Pat - 5, 4, 4, 3, 9, 4
Jack - 4, 8, 7, 5, 1, 5
Alex - 9, 9, 8, 10, 4, 10

Based on the above results we would like to know who the best archer is. In other words our null hypothesis is that the means of all populations are equal.

H_0:\mu _1 = \mu _2 = \mu _3

Rejecting the null hypothesis would mean that there is a significant difference between at least two of the archers.

The decision to reject the null hypothesis and accept the alternative hypothesis is based on the significance level of the test (\alpha) and the probability of observing the effect given that the null hypothesis is true (p-value). If p \leq \alpha the null hypothesis is ruled out. We typically use a value of \alpha = 0.05, which corresponds to 95% confidence.

Using one-way ANOVA in Python is quite straightforward - the f_oneway function from SciPy performs a one-way ANOVA and returns the F and p values from the test. We can use the following code to run the analysis against the data sets from our example.

import numpy as np
from scipy import stats

data = np.rec.array([
('Pat', 5),
('Pat', 4),
('Pat', 4),
('Pat', 3),
('Pat', 9),
('Pat', 4),
('Jack', 4),
('Jack', 8),
('Jack', 7),
('Jack', 5),
('Jack', 1),
('Jack', 5),
('Alex', 9),
('Alex', 8),
('Alex', 8),
('Alex', 10),
('Alex', 5),
('Alex', 10)], dtype = [('Archer','|U5'),('Score', '<i8')])

f, p = stats.f_oneway(data[data['Archer'] == 'Pat'].Score,
                      data[data['Archer'] == 'Jack'].Score,
                      data[data['Archer'] == 'Alex'].Score)

print ('One-way ANOVA')
print ('=============')

print ('F value:', f)
print ('P value:', p, '\n')

Running the above produces the following output:

One-way ANOVA
=============
F value: 5.0
P value: 0.0216837493201

As 0.02 \leq 0.05 we reject the null hypothesis and we conclude that at least one of the means is different from at least one other population mean (i.e. not all archers perform equally).

The thing with one-way ANOVA is that although we now know that there is difference in the performance of the archers, we do not know know exactly who performs best or worst. This is why the analysis of variance is often followed by a post hoc analysis.

Tukey's range test

Tukey's range test, named after the American mathematician John Tukey, is a common method used as post hoc analysis after one-way ANOVA. This test compares all possible pairs and we can use it to precisely identify difference between two means that's greater than the expected standard error.

The statsmodels library provides an easy to use implementation of Tukey's range test. First, we have to modify our code to import the required classes:

from statsmodels.stats.multicomp import pairwise_tukeyhsd
from statsmodels.stats.multicomp import MultiComparison

We can then append the following to the code to run the actual test.

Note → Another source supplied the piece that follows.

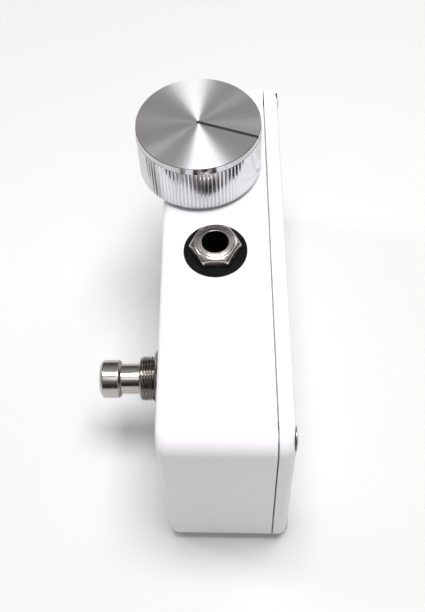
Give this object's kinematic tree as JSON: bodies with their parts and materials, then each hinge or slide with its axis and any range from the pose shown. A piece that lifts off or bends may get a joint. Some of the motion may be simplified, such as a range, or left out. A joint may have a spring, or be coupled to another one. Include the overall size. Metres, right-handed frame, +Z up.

mc = MultiComparison(data['Score'], data['Archer'])
result = mc.tukeyhsd()

print(result)
print(mc.groupsunique)

Note the last line in the snippet. We need this to see the group IDs assigned to the archers, as the algorithm won't necessarily follow the group order from the array. Also note that the tukeyhsd() function has a parameter named alpha, which we are not setting explicitly as we are happy with its default value (\alpha = 0.05).

You can get the complete code of archers.py from GitHub.

Running the code produces the following output:

$ ./archers.py
One-way ANOVA
=============
F value: 5.0
P value: 0.0216837493201

Multiple Comparison of Means - Tukey HSD,FWER=0.05
=============================================
group1 group2 meandiff  lower   upper  reject
---------------------------------------------
  0      1    -3.3333  -6.5755 -0.0911  True
  0      2      -3.5   -6.7422 -0.2578  True
  1      2    -0.1667  -3.4089  3.0755 False
---------------------------------------------
['Alex' 'Jack' 'Pat']
$

The results above reveal that Alex (group 0) significantly differs from the other two archers. The third column tells us that there is significant evidence to reject the null hypothesis for the groups Alex-Jack (0-1) and Alex-Pat(0-2).

The test also shows the difference between the group means (the meandiff column).

\mu _{Jack} - \mu _{Alex} = -3.3333

\mu _{Pat} - \mu _{Alex} = - 3.5

This leads to the conclusion that Alex is the best archer in the group.